Tuesday, September 23, 2008

Lighten Up, Dude


Today’s modern digital point-and-shoot cameras can sometimes make photography seem awfully easy. The Hollyhock image above was shot with a new Panasonic LX3, a camera about the size of my wallet (which, by-the-way, is empty now, owing to the recent purchase of the aforementioned camera.)

On the other hand, the close-up insect photo (below) was shot with a Canon 5D SLR and a 100 mm macro lens. This camera/lens combination is about four times the size and I’d guess maybe two or three pounds heavier than the Panasonic pocket camera.

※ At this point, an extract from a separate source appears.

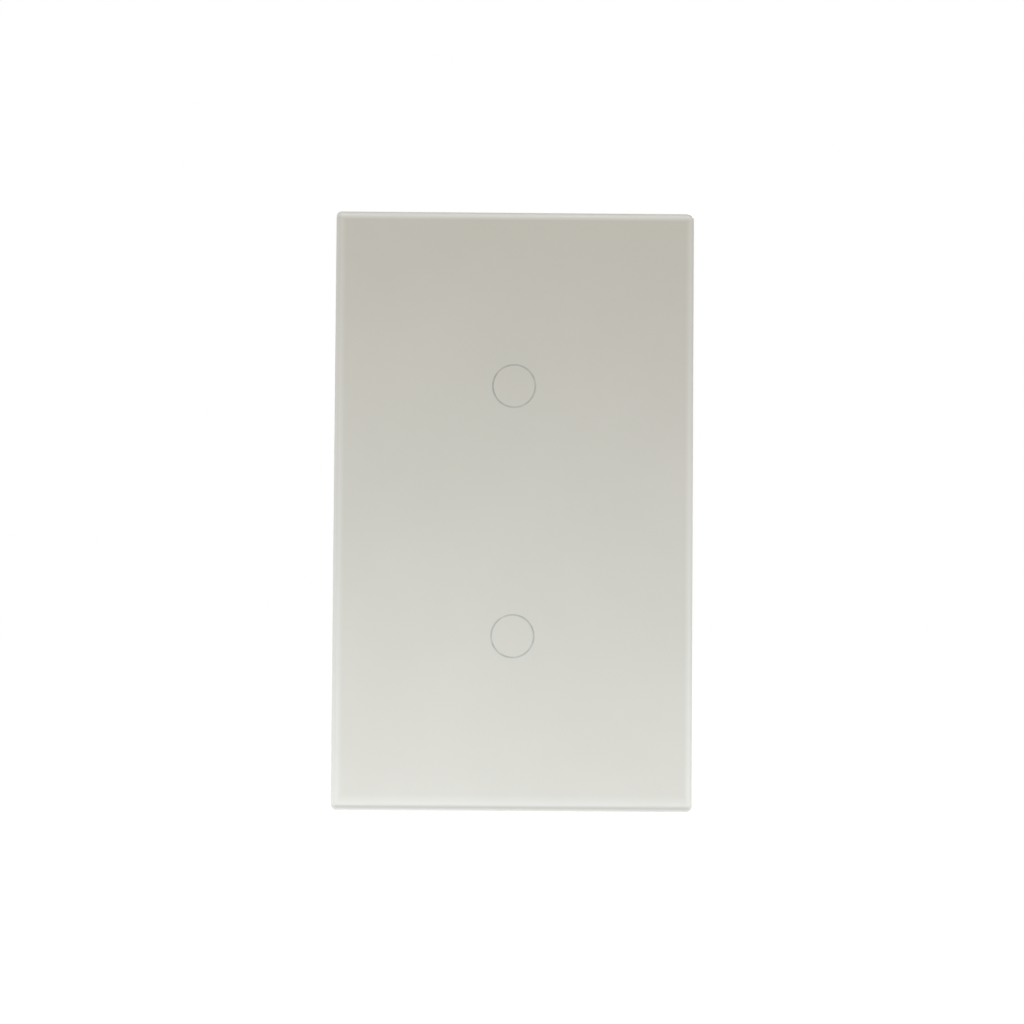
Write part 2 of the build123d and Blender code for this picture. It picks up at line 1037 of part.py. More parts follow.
def relay_yoke(x):
    """The bent iron frame with its core, pole face and common pin."""
    core_height_place = relay_bottom + coil_rise
    outer = relay_bottom + yoke_rise + yoke_thickness
    inner = core_height_place - pole_radius
    yoke = slab(
        yoke_width, outer - inner, relay_base_back, yoke_foot_back, x, (outer + inner) / 2
    )
    yoke += slab(
        yoke_width, yoke_thickness, relay_base_back, yoke_back, x, outer - yoke_thickness / 2
    )
    yoke += rod(core_radius, relay_base_back, pole_back, x, core_height_place)
    yoke += rod(pole_radius, pole_front, pole_back, x, core_height_place)
    pin_x, pin_z = yoke_lead(x)
    return yoke + rod(lead_radius, power_front - lead_tail, yoke_foot_back, pin_x, pin_z)


def relay_armature(x):
    """The iron plate that the pole pulls in."""
    top = relay_bottom + yoke_rise + yoke_thickness
    bottom = relay_bottom + coil_rise - pole_radius - part_gap
    return slab(
        yoke_width, top - bottom, armature_front, armature_back, x, (top + bottom) / 2
    )


def relay_contact_leaf(x):
    """The moving contact on its leaf, carried by the armature."""
    top = relay_bottom + coil_rise + pole_radius
    contact_height_place = relay_bottom + contact_rise
    bottom = contact_height_place - contact_radius
    leaf = slab(leaf_width, top - bottom, armature_back, leaf_back, x, (top + bottom) / 2)
    return leaf + rod(
        contact_radius, armature_back - contact_height, armature_back, x, contact_height_place
    )


def relay_fixed_contact(x):
    """The fixed contact on its bent arm, whose pin goes through the base."""
    contact_height_place = relay_bottom + contact_rise
    face = armature_back - contact_height - contact_gap
    shelf_back = face - contact_height
    shelf_front = shelf_back - contact_arm_thickness
    bottom = arm_middle() - contact_arm_thickness / 2
    top = contact_height_place + contact_radius
    arm = slab(
        contact_arm_width, top - bottom, shelf_front, shelf_back, x, (top + bottom) / 2
    )
    arm += slab(
        contact_arm_width, contact_arm_thickness, relay_base_back, shelf_back, x, arm_middle()
    )
    arm += rod(contact_radius, shelf_back, face, x, contact_height_place)
    return arm + rod(lead_radius, power_front - lead_tail, shelf_back, x, arm_middle())


def relay_return_spring(x):
    """The bent leaf that lifts the armature off the pole."""
    outer_face = relay_bottom + yoke_rise + yoke_thickness
    middle = outer_face + slip_gap + leaf_thickness / 2
    over_front = armature_back + slip_gap
    foot = armature_back - return_leaf_reach
    spring = slab(leaf_width, leaf_thickness, foot, over_front + leaf_thickness, x, middle)
    reach_top = middle + leaf_thickness / 2
    reach_bottom = outer_face - yoke_thickness - yoke_gap
    return spring + slab(
        leaf_width,
        reach_top - reach_bottom,
        over_front,
        over_front + leaf_thickness,
        x,
        (reach_top + reach_bottom) / 2,
    )


def relay_leads():
    places = []
    for x in relay_places:
        places += [*coil_leads(x), (x, arm_middle()), yoke_lead(x)]
    return places


# Supply parts. Each row is laid out from left to right, with one gap between neighbours.

def row_places(widths):
    """The middle of each part in a row that is centred on the board."""
    total = sum(widths) + (len(widths) - 1) * component_gap
    left = -total / 2
    places = []
    for width in widths:
        places.append(left + width / 2)
        left += width + component_gap
    return places


transformer_x, bulk_x = row_places([core_width, 2 * bulk_radius])
choke_x, varistor_x = row_places([2 * choke_radius, 2 * varistor_radius])
film_cap_x, rectifier_x, fuse_x = row_places([film_cap_length, rectifier_length, fuse_width])
film_cap_height_place = supply_top - film_cap_width / 2
rectifier_height_place = supply_top - rectifier_width / 2
component_front = power_back + component_rise


def lead_pair(x, z, along_x, spacing):
    """The two lead places of a part, side by side along X or one above the other."""
    if along_x:
        return [(x - spacing / 2, z), (x + spacing / 2, z)]
    return [(x, z - spacing / 2), (x, z + spacing / 2)]


supply_leads = {
    "bulk_capacitor": lead_pair(bulk_x, transformer_middle, True, bulk_radius),
    "choke": lead_pair(choke_x, middle_row, True, choke_radius),
    "varistor": lead_pair(varistor_x, middle_row, True, varistor_radius),
    "film_capacitor": lead_pair(
        film_cap_x, film_cap_height_place, True, film_cap_length - film_cap_width
    ),
    "rectifier": lead_pair(rectifier_x, rectifier_height_place, True, rectifier_width),
    "fuse": lead_pair(fuse_x, top_row_middle, False, fuse_length - fuse_width),
}


def transformer_pins():
    edge = bobbin_base_length / 2 - lead_radius - lead_gap
    first = -(transformer_pin_count - 1) / 2
    return [
        (transformer_x + (first + number) * transformer_pin_pitch, transformer_middle + end * edge)
        for number in range(transformer_pin_count)
        for end in (-1, 1)
    ]


def with_leads(body, name):
    """A part with its two leads, which go through the board."""
    for x, z in supply_leads[name]:
        body += rod(lead_radius, power_front - lead_tail, component_front + slip_gap, x, z)
    return body


def transformer_windows():
    """The middles of the core's two windows, left and right of its centre leg."""
    side = core_leg / 2 + core_window_width / 2
    return [transformer_x - side, transformer_x + side]


core_front = component_front + bobbin_base_height
core_window_front = core_front + (core_height - bobbin_base_height - component_rise
                                  - core_window_height) / 2
core_back = power_back + core_height


def transformer_core():
    core = slab(
        core_width, core_depth, core_front, core_back, transformer_x, transformer_middle
    )
    for x in transformer_windows():
        core -= slab(
            core_window_width,
            core_depth,
            core_window_front,
            core_window_front + core_window_height,
            x,
            transformer_middle,
        )
    return core


def transformer_winding():
    """The taped winding round the centre leg."""
    front = core_window_front + winding_margin
    back = core_window_front + core_window_height - winding_margin
    wide = core_leg + 2 * core_window_width - 2 * winding_margin
    high = core_depth + 2 * core_window_width - 2 * winding_margin
    winding = slab(
        wide, high, front, back, transformer_x, transformer_middle, radius=core_window_width / 2
    )
    return winding - slab(
        core_leg + 2 * slip_gap,
        core_depth + 2 * slip_gap,
        front,
        back,
        transformer_x,
        transformer_middle,
    )


def transformer_bobbin():
    """The pin base that carries the core."""
    base = slab(
        core_width,
        bobbin_base_length,
        component_front,
        core_front,
        transformer_x,
        transformer_middle,
    )
    for x, z in transformer_pins():
        base += rod(lead_radius, power_front - lead_tail, component_front, x, z)
    return base


def bulk_capacitor():
    back = component_front + bulk_height
    can = rod(bulk_radius, component_front, back, bulk_x, transformer_middle)
    can = fillet(edges_at(can, back), bulk_rim_round)
    band = component_front + bulk_radius / 2
    ring = rod(bulk_radius, band, band + bulk_groove, bulk_x, transformer_middle)
    ring -= rod(
        bulk_radius - bulk_groove, band, band + bulk_groove, bulk_x, transformer_middle
    )
    vent = cross_recess(
        bulk_groove, bulk_groove, bulk_radius, back, bulk_x, transformer_middle, -1
    )
    return with_leads(can - ring - vent, "bulk_capacitor")


def choke():
    """A drum core, wound between its two flanges."""
    back = component_front + choke_height
    drum = rod(choke_radius - choke_neck, component_front, back, choke_x, middle_row)
    drum += rod(choke_radius, component_front, component_front + choke_flange, choke_x, middle_row)
    drum += rod(choke_radius, back - choke_flange, back, choke_x, middle_row)
    return with_leads(drum, "choke")


def varistor():
    """A coated disc that stands on edge above its two leads."""
    middle = component_front + varistor_rise + varistor_radius
    disc = Pos(varistor_x, middle, middle_row) * Cylinder(varistor_radius, varistor_thickness)
    disc = fillet(disc.edges().filter_by(GeomType.CIRCLE), varistor_edge_round)
    for x, z in supply_leads["varistor"]:
        disc += rod(lead_radius, power_front - lead_tail, middle, x, z)
    return disc


def film_capacitor():
    back = component_front + film_cap_height
    box = slab(
        film_cap_length, film_cap_width, component_front, back, film_cap_x, film_cap_height_place
    )
    box = fillet(edges_at(box, back) + box.edges().filter_by(Axis.Y), film_cap_round)
    return with_leads(box, "film_capacitor")


def rectifier():
    back = component_front + rectifier_height
    body = slab(
        rectifier_length, rectifier_width, component_front, back, rectifier_x, rectifier_height_place
    )
    body -= rod(
        rectifier_notch_radius,
        back - rectifier_notch_radius,
        back,
        rectifier_x - rectifier_length / 2,
        rectifier_height_place,
    )
    return with_leads(body, "rectifier")


def fuse():
    back = component_front + fuse_height
    body = slab(fuse_width, fuse_length, component_front, back, fuse_x, top_row_middle)
    body = fillet(edges_at(body, back) + body.edges().filter_by(Axis.Y), fuse_round)
    return with_leads(body, "fuse")


def power_board():
    board = slab(
        board_width, board_length, power_front, power_back, radius=board_corner_radius
    )
    for x, z in post_places:
        board -= rod(board_screw_radius + screw_hole_gap, power_front, power_back, x, z)
    side = header_pin_side + 2 * lead_gap
    for x in header_columns():
        board -= slab(side, side, power_front, power_back, x, header_middle)
    leads = [*relay_leads(), *bar_leads(), *transformer_pins()]
    for pair in supply_leads.values():
        leads += pair
    for x, z in leads:
        board -= rod(lead_radius + lead_gap, power_front, power_back, x, z)
    return board


def pieces():
    """Every piece of the switch by the name of its node."""
    made = {
        "glass_panel": glass_panel(),
        "backing_film": backing_film(),
        "adhesive_tape": adhesive_tape(),
        "panel_frame": panel_frame(),
        "panel_clips": panel_clips(),
        "mounting_bracket": mounting_bracket(),
        "front_chassis": front_chassis(),
        "rear_housing": rear_housing(),
        "case_screws": case_screws(),
        "touch_board": touch_board(),
        "touch_board_screws": touch_board_screws(),
        "touch_chip": touch_chip(),
        "touch_passives": touch_passives(),
        "indicator_leds": indicator_leds(),
        "board_socket": board_socket(),
        "header_pins": header_pins(),
        "power_board": power_board(),
        "power_board_screws": power_board_screws(),
        "terminal_block": terminal_block(),
        "contact_bars": contact_bars(),
        "transformer_core": transformer_core(),
        "transformer_winding": transformer_winding(),
        "transformer_bobbin": transformer_bobbin(),
        "bulk_capacitor": bulk_capacitor(),
        "choke": choke(),
        "varistor": varistor(),
        "film_capacitor": film_capacitor(),
        "rectifier": rectifier(),
        "fuse": fuse(),
    }
    for gang, sign in gang_signs.items():
        made[f"light_guide_{gang}"] = light_guide(sign)
        made[f"touch_spring_{gang}"] = touch_spring(sign)
    for number, x in enumerate(pole_places, start=1):
        made[f"terminal_screw_{number}"] = terminal_screw(x)
        made[f"terminal_cage_{number}"] = terminal_cage(x)
    for number, x in enumerate(relay_places, start=1):
        made[f"relay_{number}_case"] = relay_case(x)
        made[f"relay_{number}_base"] = relay_base(x)
        made[f"relay_{number}_bobbin"] = relay_bobbin(x)
        made[f"relay_{number}_winding"] = relay_winding(x)
        made[f"relay_{number}_yoke"] = relay_yoke(x)
        made[f"relay_{number}_armature"] = relay_armature(x)
        made[f"relay_{number}_contact_leaf"] = relay_contact_leaf(x)
        made[f"relay_{number}_fixed_contact"] = relay_fixed_contact(x)
        made[f"relay_{number}_return_spring"] = relay_return_spring(x)
    return made


def main():
    os.makedirs("parts", exist_ok=True)
    for name, shape in pieces().items():
        export_step(shape, f"parts/{name}.step")
    print("overall", panel_width, panel_height, round(housing_back - glass_front, 3))
    print("mount spacing", round(mount_spacing, 3), "closing angle", round(closing_angle, 5))
    spring_pitch = (touch_front - film_back - 2 * spring_wire_radius) / spring_turns
    print("least gap between spring turns", round(spring_pitch - 2 * spring_wire_radius, 3))


if __name__ == "__main__":
    main()
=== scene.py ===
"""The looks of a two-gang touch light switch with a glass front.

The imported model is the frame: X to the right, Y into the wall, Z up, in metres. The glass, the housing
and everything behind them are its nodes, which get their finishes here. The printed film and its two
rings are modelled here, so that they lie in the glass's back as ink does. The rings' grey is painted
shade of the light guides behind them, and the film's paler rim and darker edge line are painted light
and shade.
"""

import json
import math

import bpy
from mathutils import Matrix, Vector


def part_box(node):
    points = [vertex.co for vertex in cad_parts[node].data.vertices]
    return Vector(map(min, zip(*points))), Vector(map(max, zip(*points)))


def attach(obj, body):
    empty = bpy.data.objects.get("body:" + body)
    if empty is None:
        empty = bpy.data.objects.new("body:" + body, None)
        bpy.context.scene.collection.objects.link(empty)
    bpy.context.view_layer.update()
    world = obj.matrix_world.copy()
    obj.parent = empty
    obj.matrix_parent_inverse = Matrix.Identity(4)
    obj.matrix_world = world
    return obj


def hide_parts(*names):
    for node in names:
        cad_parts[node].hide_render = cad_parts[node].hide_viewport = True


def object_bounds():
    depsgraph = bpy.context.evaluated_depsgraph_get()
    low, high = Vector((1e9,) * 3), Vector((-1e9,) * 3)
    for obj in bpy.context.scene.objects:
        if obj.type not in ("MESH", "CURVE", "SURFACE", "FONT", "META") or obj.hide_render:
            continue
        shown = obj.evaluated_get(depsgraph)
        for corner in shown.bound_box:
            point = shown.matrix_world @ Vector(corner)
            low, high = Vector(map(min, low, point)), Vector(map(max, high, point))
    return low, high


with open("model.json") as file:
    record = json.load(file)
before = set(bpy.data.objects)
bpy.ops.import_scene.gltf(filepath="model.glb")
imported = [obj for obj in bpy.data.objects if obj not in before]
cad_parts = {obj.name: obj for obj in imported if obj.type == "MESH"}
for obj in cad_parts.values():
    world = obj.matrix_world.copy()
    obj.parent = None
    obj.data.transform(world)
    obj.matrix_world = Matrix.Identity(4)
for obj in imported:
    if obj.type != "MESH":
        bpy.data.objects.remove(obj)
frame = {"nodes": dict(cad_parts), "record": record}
nodes = frame["nodes"]
cad_low, cad_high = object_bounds()

MM = 0.001

# The camera, fitted to the plate's corners in the photograph
camera_distance = 450 * MM
camera_azimuth = math.radians(-0.43)
camera_elevation = math.radians(-2.11)
camera_roll = math.radians(0.406)
camera_view_angle = math.radians(25.66)
camera_target = Vector((-0.27 * MM, cad_low.y, -0.33 * MM))
camera_near = 1 * MM
camera_far = 20.0

# The print behind the glass
film_bite = 0.04 * MM
ring_radius = 4.28 * MM
ring_line = 0.34 * MM
film_corner_radius = 0.8 * MM
circle_sides = 96
corner_sides = 10

# Painted light and shade at the print's edges: a paler rim of painted light along each edge, and a
# darker line of painted shade along the left and lower edges; the width and strength of each
left_painted_light = (1.6 * MM, 0.50)
right_painted_light = (1.2 * MM, 0.48)
lower_painted_light = (2.7 * MM, 0.42)
upper_painted_light = (0.9 * MM, 1.00)
left_painted_shade = (0.6 * MM, 0.32)
lower_painted_shade = (0.75 * MM, 0.95)

# Glass
glass_ior = 1.52
glass_haze = 0.012
glass_tints = ((0.955, 0.98, 0.968), (0.965, 0.985, 0.975))
glass_pass_colour = (0.94, 0.955, 0.945)
glass_body_colour = (0.0, 0.62, 0.42)
glass_body_density = 5.5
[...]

For most of the 30-some years I’ve been making my living shooting photographs, the size of the camera mattered when it came to image quality--the bigger the camera (and the negative it produced,) the better a print would look. A pocket snapshot camera was what old ladies used to take pictures of the grandkids’ birthday parties, not something a pro would take on a “real” assignment.

Today, however, small cameras seem to be where the action is in modern digital camera design. Heck, even cell phones these days can produce pretty amazing images.

These small cameras are good news for those of us who have been around the block a time or two. We of the much-abused-spine crowd are learning that photography is a lot more fun if we're not stooped-over, struggling with the weight of a heavy camera bag.